Sgt. Carter Payne of the Corning Police Department said the incident occurred when a driver turned left from Fuller Avenue onto Western Lane, where he said the woman was running in the middle of the road.

Payne said because the runner wasn’t staying to the side of the street, following proper pedestrian rules of the road, no citations were issued to the driver.

Zick said in planning the course, which begins in Craig Park and mostly follows the Painted Post bike trail, they hadn’t considered the short section on Western Lane, Dwight Avenue, Stimson Street and Cutler Avenue to be a safety concern.

“It’s very secluded, very quiet,” he said.

Nevertheless, Zick said the injury to a participant will obviously affect future course planning.

While he said those in the immediate area stopped to assist as they could and ensure that the victim was being cared for, they eventually continued on to finish the race, along with those who were ahead of the incident and unaware of it.

The overall and female winner of the 5K was Amanda Baker, 26, who clocked a time of 20 minutes, 51 seconds. The male 5K winner was her father, David Baker, 54, who was sixth overall with a time of 23 minutes, 21 seconds.

Finishing just behind the younger Baker was Donna Koss, who said she takes part in events like Allies in Disguise to set an example for her children.

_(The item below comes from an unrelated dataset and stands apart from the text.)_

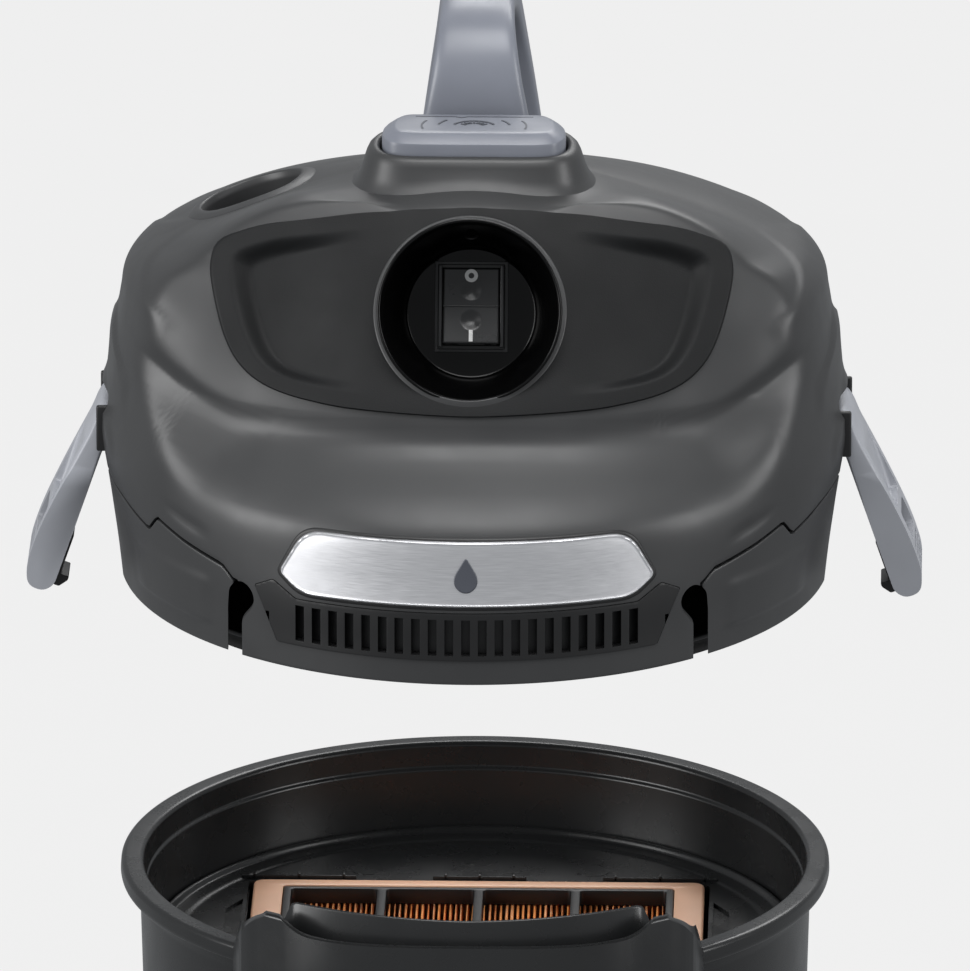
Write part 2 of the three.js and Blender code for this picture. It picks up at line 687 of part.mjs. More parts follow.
const buttonAxis = () => shift(0, (BUTTON.front + BUTTON.back) / 2, 0);
const buttonPlunger = () => rod(4, 148, BUTTON.skirt - GAP, 20, buttonAxis());
const valveDisc = () => turned([
  [0, 140], [15, 140], [18, 143], [18, 146], [6, 148 - GAP], [0, 148 - GAP],
], 20, buttonAxis());

// A helical spring between the guide and the button.
function buttonSpring() {
  const turns = 4;
  const low = 171 + GAP + 1;
  const high = BUTTON.skirt - GAP - 1;
  class Helix extends THREE.Curve {
    getPoint(t, target = new THREE.Vector3()) {
      const angle = 2 * Math.PI * turns * t;
      return target.set(9 * Math.cos(angle), 9 * Math.sin(angle), low + (high - low) * t);
    }
  }
  const wire = new THREE.Shape().absarc(0, 0, 0.8, 0, 2 * Math.PI);
  const geometry = new THREE.ExtrudeGeometry(wire, { steps: 36, curveSegments: 2, extrudePath: new Helix() });
  return toSolid(geometry, buttonAxis());
}

// The middle line of the carrying handle in YZ, with the half width of the bar at each point.
const HANDLE = [
  [18, 180, 27, 7], [18.5, 204, 25, 7], [22, 226, 21, 7.5], [34, 243, 18, 7.5], [56, 249, 17, 7.5],
  [82, 247, 17, 7.5], [105, 238, 18.5, 7.5], [121, 218, 21, 7.5], [130, 190, 25, 7.5], [135, 160, 29, 7.5],
  [138, 134, 31, 7.5],
];

// Sections of a bar along a middle line, each a flattened octagon square to the line.
function barSections(line, inset, depthScale, offset) {
  return line.map(([y, z, halfWidth, halfDepth], index) => {
    const [y0, z0] = line[Math.max(index - 1, 0)];
    const [y1, z1] = line[Math.min(index + 1, line.length - 1)];
    const along = new THREE.Vector2(y1 - y0, z1 - z0).normalize();
    const across = [-along.y, along.x];
    const wide = halfWidth - inset;
    const deep = halfDepth * depthScale;
    const corner = Math.min(deep, wide) * 0.55;
    const section = [
      [wide, deep - corner], [wide - corner, deep], [-wide + corner, deep], [-wide, deep - corner],
      [-wide, -deep + corner], [-wide + corner, -deep], [wide - corner, -deep], [wide, -deep + corner],
    ];
    return section.map(([x, d]) => [x, y + across[0] * (d + offset), z + across[1] * (d + offset)]);
  });
}

const carryingHandle = () => loft(barSections(HANDLE, 0, 1, 0)).subtract(headVolume(GAP));
const handleGrip = () => loft(barSections(HANDLE, 3, 0.3, -10.4).slice(3, 7));

// ---------------------------------------------------------------- inside and under the head
// The plate that closes the head from below, with a cup in the middle for the float.
function headBasePlate() {
  const plate = turned([
    [61, 4], [61, -33], [24, -33], [24, -36], [64, -36], [64, 1], [147, 1], [147, -7], [150, -7], [150, 1],
    [156, 1], [156, 4],
  ], ROUND);
  return plate.subtract(latchPocket(1, 3)).subtract(latchPocket(-1, 3)).subtract(screwHoles(2.3));
}

const SCREW_ANGLES = [45, 135, 225, 315].map(THREE.MathUtils.degToRad);
const SCREW_RADIUS = 130;

function screwHoles(radius) {
  const places = SCREW_ANGLES.map((angle) => turnZ(angle).multiply(shift(SCREW_RADIUS, 0, 0)));
  return places.map((place) => rod(radius, -20, 20, 8, place)).reduce((all, hole) => all.add(hole));
}

const baseScrew = () => turned([
  [0, -2.2], [3, -2.2], [4, -0.6], [4, 1 - GAP], [1.9, 1 - GAP], [1.9, 14], [0, 15],
], 8);

const headGasket = () => turned([
  [150 + GAP, -6.5], [152.6, -6.5], [153, -4], [153, 0.4], [150 + GAP, 0.4],
], ROUND);

// The basket that stops the float, with four windows, and the float inside it.
function floatCage() {
  let cage = turned([
    [6, -38], [23.6, -38], [23.6, -12], [8, -12], [8, -14], [21.4, -14], [21.4, -36], [6, -36],
  ], 14);
  for (const angle of [0, Math.PI / 2]) {
    cage = cage.subtract(box([-40, -7, -31], [40, 7, -17], turnZ(angle)));
  }
  return cage;
}

const floatBall = () => toSolid(new THREE.SphereGeometry(10, 12, 8), shift(0, 0, -27.5));

// The motor's drum. Its bulkhead carries the lower bearing and its lid the upper one.
function motorHousing() {
  const { radius, bottom, top } = MOTOR;
  const inside = radius - 3;
  let drum = turned([
    [inside, bottom], [radius, bottom], [radius, top], [12.4, top], [12.4, top - 6], [inside, top - 6],
    [inside, 44], [12.4, 44], [12.4, 39], [inside, 39],
  ], 22);
  for (let window = 0; window < 4; window += 1) {
    drum = drum.subtract(box([40, -6, 88], [80, 6, 100], turnZ(Math.PI * (window + 0.5) / 2)));
  }
  return drum;
}

const bearing = (low) => ring(4 + GAP, 12.4 - GAP, low, low + 5, 16);

function motorStator() {
  const core = ring(34, 50, 52, 84, 20);
  const slots = [0, Math.PI].map((angle) => box([26, -9, 45], [42, 9, 90], turnZ(angle)));
  return core.subtract(slots[0]).subtract(slots[1]);
}

// The shaft with its armature and commutator.
function motorRotor() {
  const shaft = rod(4, 12, 109, 16);
  let armature = rod(31, 54, 82, 20);
  for (let slot = 0; slot < 8; slot += 1) {
    armature = armature.subtract(box([26, -1.2, 50], [40, 1.2, 90], turnZ(2 * Math.PI * slot / 8)));
  }
  return shaft.add(armature).add(rod(12, 86, 97, 20));
}

// Two discs with swept blades between them.
function fanImpeller() {
  let fan = ring(4 + GAP, 54, 32, 34, 24)
    .add(ring(20, 54, 18, 20, 24))
    .add(ring(4 + GAP, 9, 20, 33, 16));
  for (let blade = 0; blade < 7; blade += 1) {
    const place = turnZ(2 * Math.PI * blade / 7).multiply(shift(36, 0, 0)).multiply(turnZ(0.5));
    fan = fan.add(box([-15, -0.9, 19], [15, 0.9, 33], place));
  }
  return fan;
}

// A rubber sleeve where the mains lead would leave the back of the head.
const cordGland = () => turned([
  [4.2, 160], [8, 160], [8, 172.5], [11, 172.5], [11, 175.5], [8, 177], [7, 184], [4.2, 184],
], 16, glandPlace());

// ---------------------------------------------------------------- latches
// Everything about a latch is drawn for the right side, in the head's frame, and closed.
const latchPlace = () => shift(LATCH.pivotX, 0, LATCH.pivotZ);

function latchBracket() {
  const half = 27;
  let bracket = box([158 + GAP, -half, 5], [160.4, half, 86]);
  for (const side of [-1, 1]) {
    const low = side > 0 ? LATCH.halfWidth + 0.5 : -half + GAP;
    bracket = bracket.add(box([160, low, 60], [174, low + 3, 82]));
  }
  return bracket.subtract(pinSpace(2.3 + GAP));
}

const pinPlace = () => latchPlace().multiply(turnX(Math.PI / 2));
const pinSpace = (radius) => rod(radius, -40, 40, 16, pinPlace());
const latchPin = () => rod(2.2, -26.4, 26.4, 16, pinPlace());

// The lever seen from the front: a long bar, thin at the top and bulging outwards near the finger pad.
function latchLever() {
  const reach = LATCH.length;
  const outline = new THREE.Shape();
  outline.moveTo(-1, -12);
  outline.lineTo(-1, -reach + 3);
  outline.quadraticCurveTo(0, -reach, 4, -reach);
  outline.quadraticCurveTo(9.5, -reach, 9.5, -reach + 6);
  outline.lineTo(9, -reach + 26);
  outline.lineTo(6.8, -34);
  outline.lineTo(7, 0);
  outline.absarc(0, 0, 7, 0, Math.PI * 0.75);
  outline.quadraticCurveTo(-6, -4, -1, -12);
  const bar = prism(outline, -LATCH.halfWidth, LATCH.halfWidth, latchPlace().multiply(turnX(Math.PI / 2)));
  const window = latchPlace().multiply(shift(0, 0, -reach + 30));
  const panel = latchPlace().multiply(shift(0, 0, -30));
  let lever = bar
    .subtract(box([-20, -13, -7], [20, 13, 7], window))
    .subtract(box([4.2, -17, -16], [20, 17, 16], panel))
    .subtract(pinSpace(2.3 + GAP));
  for (let groove = 0; groove < 5; groove += 1) {
    const height = -reach + 5 + groove * 3.4;
    lever = lever.subtract(box([8.4, -15, height], [20, 15, height + 1.5], latchPlace()));
  }
  return lever;
}

// The hook on the inside of the lever that grips under the container's rim.
function latchClaw() {
  const grip = -LATCH.pivotZ - FLANGE_DEPTH - HEAD_CLEARANCE - 0.6;
  const outline = [
    [-1 - GAP, grip + 20], [-1 - GAP, grip - 6], [-4, grip - 6], [-7, grip - 2], [-7, grip], [-2.6, grip],
    [-2.6, grip + 20],
  ];
  return prism(outline, -10, 10, latchPlace().multiply(turnX(Math.PI / 2)));
}

// ---------------------------------------------------------------- assembly
const vacuum = new THREE.Group();
vacuum.name = 'shop_vacuum';
vacuum.position.y = CENTRE_SHIFT_Y;

const container = new THREE.Group();
container.add(
  piece('container_body', containerBody(), charcoal()),
  piece('base_chassis', baseChassis(), black()),
  piece('inlet_fairing', inletFairing(), charcoal()),
  piece('hose_inlet_collar', hoseInletCollar(), black()),
  piece('inlet_deflector', inletDeflector(), black()),
  piece('filter_deck', filterDeck(), charcoal()),
  piece('deck_seal', deckSeal(), rubber()),
  piece('filter_box', filterBox(), black()),
);
vacuum.add(container);

const cartridge = new THREE.Group();
cartridge.add(
  piece('filter_frame', filterFrame(), copperPlastic()),
  piece('filter_pleats', filterPleats(), paper()),
  piece('filter_grid', filterGrid(), black()),
);
vacuum.add(cartridge);

const casterNames = ['back_right', 'back_left', 'front_left', 'front_right'];
CASTER_ANGLES.forEach((angle, index) => {
  const caster = new THREE.Group();
  caster.position.set(CASTER.ring * Math.cos(angle), CASTER.ring * Math.sin(angle), 0);
  caster.add(
    piece(`caster_fork_${casterNames[index]}`, casterFork(), black()),
    piece(`caster_wheel_${casterNames[index]}`, casterWheel(), rubber()),
  );
  vacuum.add(caster);
});

const head = new THREE.Group();
head.position.z = HEAD_BOTTOM;
const shell = wholeShell();
head.add(
  piece('head_shell', shell.subtract(belowSeam(0)), charcoal()),
  piece('side_skirts', shell.intersect(belowSeam(0.4)), charcoal()),
  piece('shield_panel', shieldPanel(), black()),
  piece('exhaust_grille', exhaustGrille(), black()),
  piece('name_plate', namePlate(), steel()),
  piece('switch_dish', switchDish(), glossBlack()),
  piece('rocker_bezel', rockerBezel(), glossBlack()),
  piece('switch_body', switchBody(), black()),
  piece('accessory_socket', accessorySocket(), black()),
  piece('button_collar', buttonCollar(), charcoal()),
  piece('button_guide', buttonGuide(), black()),
  piece('carrying_handle', carryingHandle(), lightGrey()),
  piece('handle_grip', handleGrip(), rubber()),
  piece('head_base_plate', headBasePlate(), black()),
  piece('head_gasket', headGasket(), rubber()),
  piece('float_cage', floatCage(), black()),
  piece('float_ball', floatBall(), lightGrey()),
  piece('motor_housing', motorHousing(), black()),
  piece('motor_stator', motorStator(), steel()),
  piece('lower_bearing', bearing(39), steel()),
  piece('upper_bearing', bearing(MOTOR.top - 6), steel()),
  piece('motor_rotor', motorRotor(), steel()),
  piece('fan_impeller', fanImpeller(), black()),
  piece('cord_gland', cordGland(), rubber()),
  piece('cleaning_button', cleaningButton(), lightGrey()),
  piece('button_plunger', buttonPlunger(), black()),
  piece('valve_disc', valveDisc(), rubber()),
  piece('button_spring', buttonSpring(), steel()),
);

const rocker = new THREE.Group();
rocker.applyMatrix4(rockerPlace(ROCKER_DEPTH).multiply(turnX(-ROCKER_TILT)));
rocker.add(piece('power_rocker', rockerPaddle(), glossBlack()));
head.add(rocker);

SCREW_ANGLES.forEach((angle, index) => {
  const screw = piece(`base_screw_${index + 1}`, baseScrew(), steel());
  screw.position.set(SCREW_RADIUS * Math.cos(angle), SCREW_RADIUS * Math.sin(angle), 0);
  head.add(screw);
});

for (const [side, turn] of [['right', 0], ['left', Math.PI]]) {
  const mount = new THREE.Group();
  mount.rotation.z = turn;
  mount.add(
    piece(`latch_bracket_${side}`, latchBracket(), black()),
    piece(`latch_pin_${side}`, latchPin(), steel()),
  );
  const swing = new THREE.Group();
  swing.applyMatrix4(latchPlace().multiply(turnY(-LATCH.open)).multiply(latchPlace().invert()));
  swing.add(
    piece(`latch_lever_${side}`, latchLever(), lightGrey()),
    piece(`latch_claw_${side}`, latchClaw(), black()),
  );
  mount.add(swing);
  head.add(mount);
}
vacuum.add(head);

export default vacuum;
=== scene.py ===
"""A wet and dry shop vacuum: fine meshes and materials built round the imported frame.

Lengths are in millimetres in each assembly's own space, and make() turns them into metres.
"""

import math

import bmesh
import bpy
import numpy as np
from mathutils import Matrix, Vector
from mathutils.bvhtree import BVHTree


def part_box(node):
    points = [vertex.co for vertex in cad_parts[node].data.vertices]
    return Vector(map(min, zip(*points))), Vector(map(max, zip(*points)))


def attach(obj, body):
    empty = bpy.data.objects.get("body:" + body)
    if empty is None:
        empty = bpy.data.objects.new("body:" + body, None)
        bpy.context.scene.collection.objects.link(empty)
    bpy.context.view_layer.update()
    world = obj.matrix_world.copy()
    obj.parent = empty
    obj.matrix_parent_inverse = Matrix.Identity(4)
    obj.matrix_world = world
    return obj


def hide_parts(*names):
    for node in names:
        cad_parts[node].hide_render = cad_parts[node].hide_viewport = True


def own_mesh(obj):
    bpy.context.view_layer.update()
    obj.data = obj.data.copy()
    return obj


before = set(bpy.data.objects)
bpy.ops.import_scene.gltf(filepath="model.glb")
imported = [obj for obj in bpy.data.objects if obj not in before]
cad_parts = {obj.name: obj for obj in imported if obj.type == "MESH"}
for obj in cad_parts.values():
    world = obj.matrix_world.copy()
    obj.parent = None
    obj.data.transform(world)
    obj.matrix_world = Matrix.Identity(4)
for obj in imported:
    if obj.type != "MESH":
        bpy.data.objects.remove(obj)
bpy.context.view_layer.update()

MM = 0.001
UP = Vector((0, 0, 1))


def lowest(node):
    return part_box(node)[0] / MM


def highest(node):
    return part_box(node)[1] / MM


# ---------------------------------------------------------------- places read from the frame
AXIS_Y = (lowest("deck_seal").y + highest("deck_seal").y) / 2
RIM_TOP = highest("container_body").z
RIM_RADIUS = highest("container_body").x
TANK_FLOOR = lowest("container_body").z
DECK_TOP = highest("filter_deck").z - 4
HEAD_Z = lowest("head_shell").z + 0.01
BASE = Matrix.Translation((0, AXIS_Y, 0))
HEAD = Matrix.Translation((0, AXIS_Y, HEAD_Z))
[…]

“I do it for my kids — setting goals and accomplishing them,” Koss, of Horseheads, said.

But she said she was also aware of the work AIM does in the community.

“I’ve dealt with them a little bit,” Koss said. “I’m a speech pathologist.”

The first person to actually cross the line was Andrew Cleary, who was running the mile course.

Cleary was taking part in the event along with his team from Crystal City MotorWorX in South Corning.

He said this is the first time he’s taken part in a fundraising run, but did it because it’s a good cause (and because his girlfriend works at AIM).

“They do a lot of good in the community, that’s for sure,” Cleary said.